We simultaneously watch Lucky and Justice creep toward each other with all the grace of two mating porcupines, and Iesha and Chicago devolve from romance to intolerance to shaming and violence. At one of the film’s critical moments, Iesha verbally attacks Chicago. She’s been building up to it, challenging his sexual ability, to which he has no real retort because her tongue is smarter and sharper than his. But in this moment, they stand on the side of the road, face to face, as she unleashes a torrent of disses meant to emasculate and trigger him. When she finishes tearing him to shreds, he gathers himself and punches her in the mouth, leaving her a bloody wreck. We see both Lucky and Justice react in shock — and the audience should too. No matter how caustic and nasty her words are, it’s horrifying to watch.
At first, Lucky declines to get involved, saying it’s between them, but then Justice jumps in to save her friend and kicks Chicago in the balls, literalizing the verbal emasculation Iesha began. Chicago ends up attacking her, too, and at that point Lucky leaps up to beat him down and drive off with the women, without his friend. Writing one of the film’s romances as a troubled descent, Singleton dramatizes the difficulty of maintaining such a relationship. While Chicago and Iaesha are rapidly spiraling into the hell of domestic violence, Lucky and Justice are slowly ascending into relationship heaven, but they don’t really get there until the moment when Lucky introduces Justice to his daughter. Then she knows his full self.

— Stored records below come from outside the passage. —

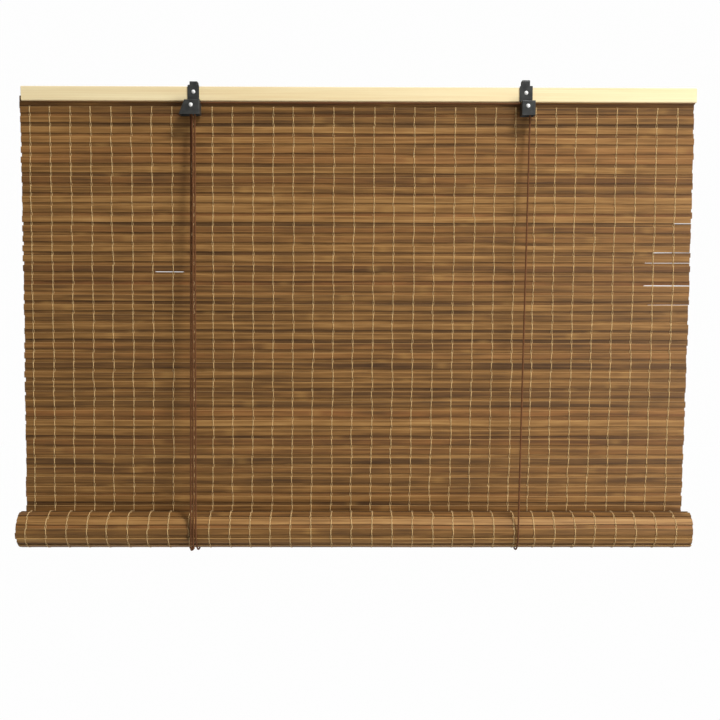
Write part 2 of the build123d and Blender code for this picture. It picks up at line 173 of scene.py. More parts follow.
def scaled(tree, vector, *factors):
    """A vector with each coordinate times its own factor."""
    return place(tree, "ShaderNodeVectorMath", {0: vector, 1: factors},
                 operation="MULTIPLY").outputs[0]


def remap(tree, value, low, high, new_low, new_high, smooth=False):
    """A value carried from one range to another, held at the ends."""
    return place(tree, "ShaderNodeMapRange", {0: value, 1: low, 2: high, 3: new_low, 4: new_high},
                 interpolation_type="SMOOTHSTEP" if smooth else "LINEAR").outputs[0]


def mixed(tree, share, first, second):
    """Two colours mixed by a share."""
    return place(tree, "ShaderNodeMix", {0: share, 6: first, 7: second},
                 data_type="RGBA").outputs[2]


def ramp(tree, value, stops):
    """A colour ramp through (place, colour) stops."""
    made = place(tree, "ShaderNodeValToRGB", {0: value})
    elements = made.color_ramp.elements
    while len(elements) < len(stops):
        elements.new(0.5)
    for element, (position, colour) in zip(elements, stops):
        element.position = position
        element.color = colour
    return made.outputs[0]


def new_group(name, inputs, outputs):
    """An empty shader node group: its tree, its input sockets and its output node."""
    tree = bpy.data.node_groups.new(name, "ShaderNodeTree")
    for label, kind in inputs.items():
        tree.interface.new_socket(label, in_out="INPUT", socket_type=kind)
    for label, kind in outputs.items():
        tree.interface.new_socket(label, in_out="OUTPUT", socket_type=kind)
    return tree, tree.nodes.new("NodeGroupInput").outputs, tree.nodes.new("NodeGroupOutput")


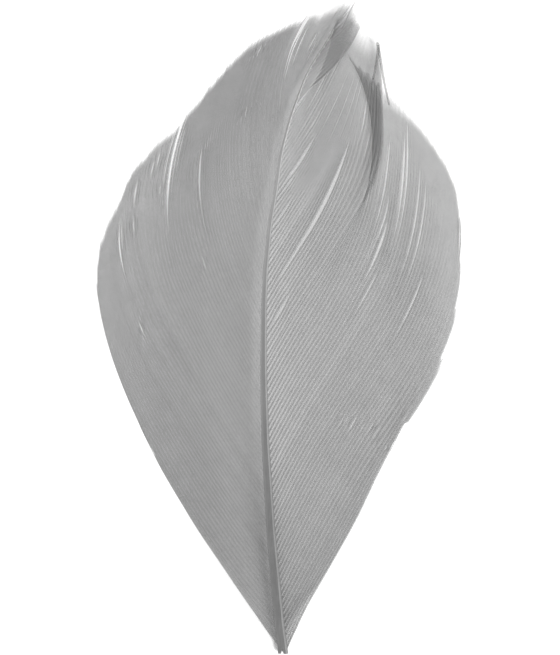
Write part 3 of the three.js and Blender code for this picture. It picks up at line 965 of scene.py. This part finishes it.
# %% Vane material
WEB_OPACITY = 0.40  # of each of a web's two surfaces
RAMUS_OPACITY = 0.46
VANE_GREY = 0.19  # what the vane sends back where its tone is 0
TONE_GAIN = 0.5  # share of the pale grey that a tone of 1 adds
BARBULE_PITCH = 0.07  # mm
BARBULE_SLANT = 1.3  # mm forward along the barb for each mm out
vane_grey, tree = new_material("vane_grey")
where = place(tree)
out = maths(tree, "ABSOLUTE", carried(tree, "out"))
across = maths(tree, "ABSOLUTE", carried(tree, "across"))

opacity = ramp(tree, carried(tree, "ramus"), 0, 1, WEB_OPACITY, RAMUS_OPACITY)
for share in (
    ramp(tree, across, 2 / WEB_OVERLAP - 1, 1, 1, 0),
    carried(tree, "closed"),
    ramp(tree, noise(tree, 0.35, 3, where), 0.3, 0.7, 0.97, 1.03),
    ramp(tree, noise(tree, 5, 1, where), 0.3, 0.7, 0.96, 1.04),
):
    opacity = maths(tree, "MULTIPLY", opacity, share)

mottle = ramp(tree, noise(tree, 0.8, 4, where), 0.2, 0.8, 0.46, 0.54)
# The tone brings in each barb's own paleness and the painted light and shade beside the shaft.
shade = maths(tree, "MULTIPLY_ADD", carried(tree, "tone"), TONE_GAIN, mottle)
slant = maths(tree, "MULTIPLY_ADD", out, -BARBULE_SLANT, carried(tree, "along"))
barbules = maths(tree, "SINE", maths(tree, "MULTIPLY", slant, 2 * np.pi / BARBULE_PITCH))
surface = keratin(tree, grey_between(tree, shade, 0, 2 * VANE_GREY), 0.62, 0.3, barbules, 0.18, 0.006)

mix = tree.nodes.new("ShaderNodeMixShader")
plug(tree, opacity, mix.inputs[0])
plug(tree, tree.nodes.new("ShaderNodeBsdfTransparent").outputs[0], mix.inputs[1])
plug(tree, surface, mix.inputs[2])
output(tree, mix.outputs[0])
for piece in vanes:
    piece.data.materials.append(vane_grey)

# %% [markdown]
# ## Horn
#
# The shaft is keratin like a fingernail: smooth, darker than the vane, with long faint streaks
# that run with it. Noise stretched twenty to one along the shaft gives the streaks, in the
# colour and a little in the bump, and a coarser noise varies how glossy it is.

# %% Shaft material
HORN_DARK, HORN_PALE = 0.11, 0.5
HORN_TONE_GAIN = 0.16
horn, tree = new_material("horn")
streaks = noise(tree, 5, 4, place(tree, (1, 0.05, 1)))
patches = noise(tree, 0.5, 3, place(tree))
mixed = maths(tree, "MULTIPLY_ADD", streaks, 0.7, maths(tree, "MULTIPLY", patches, 0.3))
mixed = ramp(tree, mixed, 0.3, 0.7, 0.05, 0.17)
# The tone brings in the painted shade and light of the flanks.
mixed = maths(tree, "MULTIPLY_ADD", carried(tree, "tone"), HORN_TONE_GAIN, mixed)
colour = grey_between(tree, mixed, HORN_DARK, HORN_PALE)
roughness = ramp(tree, patches, 0.3, 0.7, 0.38, 0.55)
output(tree, keratin(tree, colour, roughness, 0.4, streaks, 0.3, 0.02))
shaft.data.materials.append(horn)

# %% [markdown]
# ## Floor, light and camera
#
# A pale floor lit so brightly that it reads as plain white, a soft key from the lower right that
# rakes the cording of the right vane and runs nearly along the barbs of the left, and a wide
# fill from above. The camera looks straight down.

# %% Floor
bpy.ops.mesh.primitive_plane_add(size=4)
floor = bpy.context.object
floor.name = "floor"
PAPER_GREY = 0.95
paper, tree = new_material("paper")
matt = tree.nodes.new("ShaderNodeBsdfDiffuse")
matt.inputs["Color"].default_value = (PAPER_GREY, PAPER_GREY, PAPER_GREY, 1)
output(tree, matt.outputs[0])
floor.data.materials.append(paper)

# %% Lights
LAMPS = {  # where it is seen, m away, m across, and its level
    "key": ((0.5904, -0.5658, 0.57), 1.5, 0.9, 0.95),
    "fill": ((-0.15, 0.25, 1), 1.6, 1.4, 0.40),
}
SKY_LEVEL = 0.23  # a level is what a white card would send back

# Disk lamps, strong enough to give their level on a card that lies flat.
for name, (direction, metres, size, level) in LAMPS.items():
    towards = unit(np.array(direction))
    data = bpy.data.lights.new(name, "AREA")
    data.shape = "DISK"
    data.size = size
    data.energy = level * np.pi ** 2 * metres ** 2 / towards[2]
    lamp = new_object(name, data)
    lamp.location = towards * metres
    lamp.rotation_mode = "QUATERNION"
    lamp.rotation_quaternion = Vector(towards).to_track_quat("Z", "Y")

world = bpy.data.worlds.new("studio")
world.use_nodes = True
world.node_tree.nodes["Background"].inputs["Color"].default_value = (1, 1, 1, 1)
world.node_tree.nodes["Background"].inputs["Strength"].default_value = SKY_LEVEL
bpy.context.scene.world = world
bpy.context.scene.view_settings.view_transform = "Standard"

# %% Camera
MM_PER_PIXEL = 85 / 651
IMAGE_WIDTH, IMAGE_HEIGHT = 560, 655
FRAME_ORIGIN_X, FRAME_ORIGIN_Y = 279, 653  # pixel of the millimetre frame's zero
camera = bpy.data.cameras.new("camera")
camera.lens = 135
distance = IMAGE_HEIGHT * MM_PER_PIXEL * MM * camera.lens / camera.sensor_width
eye = new_object("camera", camera)
across_image = (IMAGE_WIDTH / 2 - FRAME_ORIGIN_X) * MM_PER_PIXEL
up_image = (FRAME_ORIGIN_Y - IMAGE_HEIGHT / 2) * MM_PER_PIXEL
eye.location = ((across_image + SHIFT[0]) * MM, (up_image + SHIFT[1]) * MM, distance)
bpy.context.scene.camera = eye
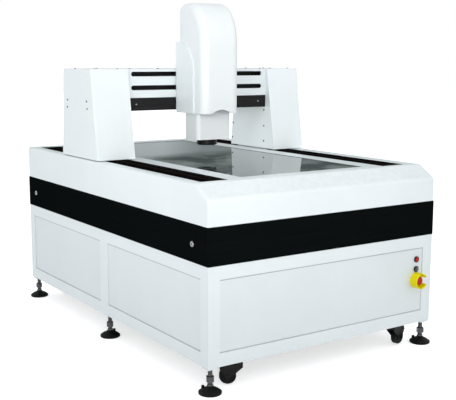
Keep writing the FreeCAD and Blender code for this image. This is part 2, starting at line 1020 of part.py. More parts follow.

We don’t know what happens after Lucky and Justice become a couple. I wish we could’ve gotten to see Poetic Justice 2, to find out how Lucky and Justice fared. Did they make it through the pivotal first three months? Did they end up married? Was Justice visibly pregnant at the wedding? With their second child? And could they continue to be good to each other, til death do us part? In John Singleton’s film world, the answer may have been “yes,” that they’d make. Such was his admiration of Black love.